# Good book on Raleigh DL 1 History???



## kevinw

I have two 1976 Raleigh Roadsters which I wish to fix up.  I love these bikes.  I am interested in any and all information on these rod lever brake british bicycles.  

Is anyone aware of a particular website or better, a book on the history of these bicycles?  I am interested in dating the subtle changes and differences in it's design from the first productions through the pre war models and along through until the last of the production line.

I would appreciate any references to sources of information.  The ideal find would be a 3000 page illustrated complete guide the the total history of the DL 1 Bicycle, but anything else would be great too.

I, in advance, am thankful for any input.

Kevin


----------



## DeborahM

*no books, but...*

(This is actually my very first post here!)

I'm restoring a '66 Raleigh-built Phillips ladies' loop-frame with a SC hub, and a late '70s Raleigh Sport 3-speed (Shimano hub, oddly) (shhhh, it's a surprise for my husband for Christmas), so I've been doing a fair bit of research.
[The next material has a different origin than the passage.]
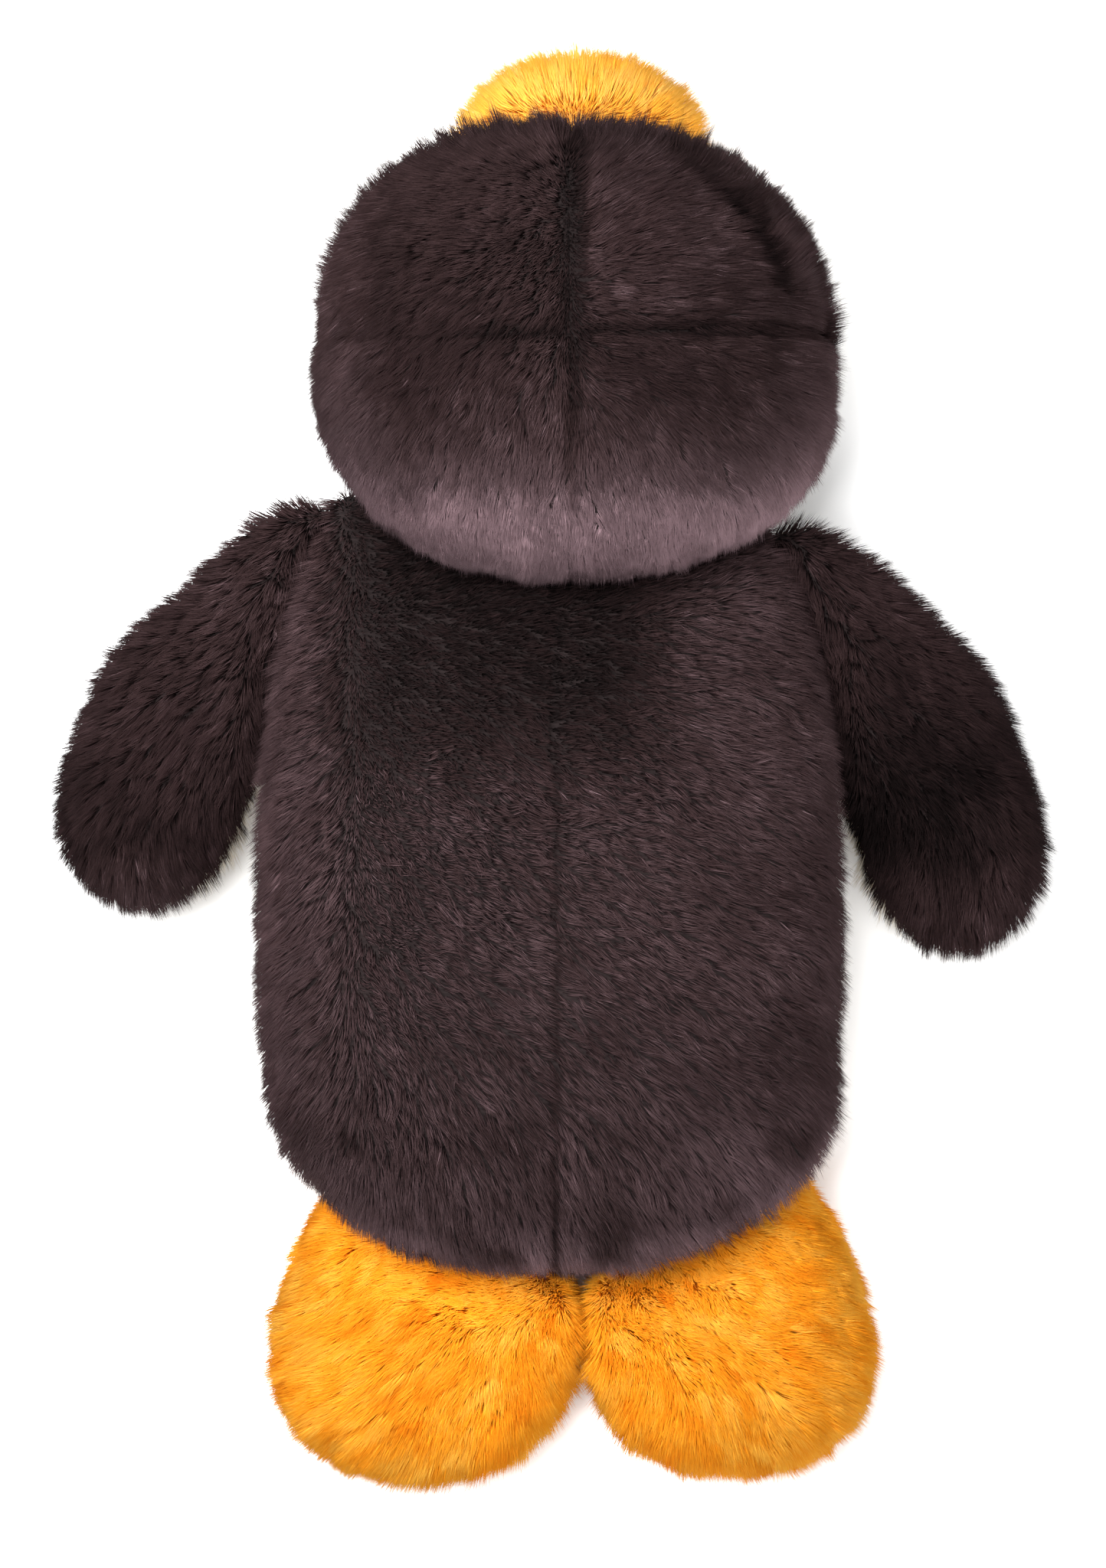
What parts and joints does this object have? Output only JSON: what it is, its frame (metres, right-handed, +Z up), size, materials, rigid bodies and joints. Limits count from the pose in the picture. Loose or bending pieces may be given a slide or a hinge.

I haven't found the definitive history book that you describe (someone please write one!), but here's what I have found:

http://www.sheldonbrown.com/raleigh.html Probably the definitive online resource. Dig deeper by searching his site for technical advice.

http://www.cyclemuseum.org.uk/ The British National Cycle Collection's online database includes a number of digitized catalogues that are seriously the best resource about the gradual design changes. Prepare to spend hours poring over the PDFs you download from here.

http://www.amazon.com/Raleigh-British-Bicycle-Industry-1870-1960/dp/1859284574 "Raleigh and the British Bicycle Industry: An Economic and Business History, 1870-1960" Haven't read it yet, but its reviews indicate a scholarly bent and a focus on the business, not the bicycles.

http://www.hadland.me.uk/raleigh.htm Tony Hadland's paper picks up chronologically roughly where the previous book leaves off.

Also - you might want to poke around over at the oldroads.com English Roadsters forum, as the Raleigh collectors seem to congregate there. I've learned so much about how I should proceed with the restorations I'm doing from reading the posts both here and there.

So what are your '76 roadsters like, Kevin?


----------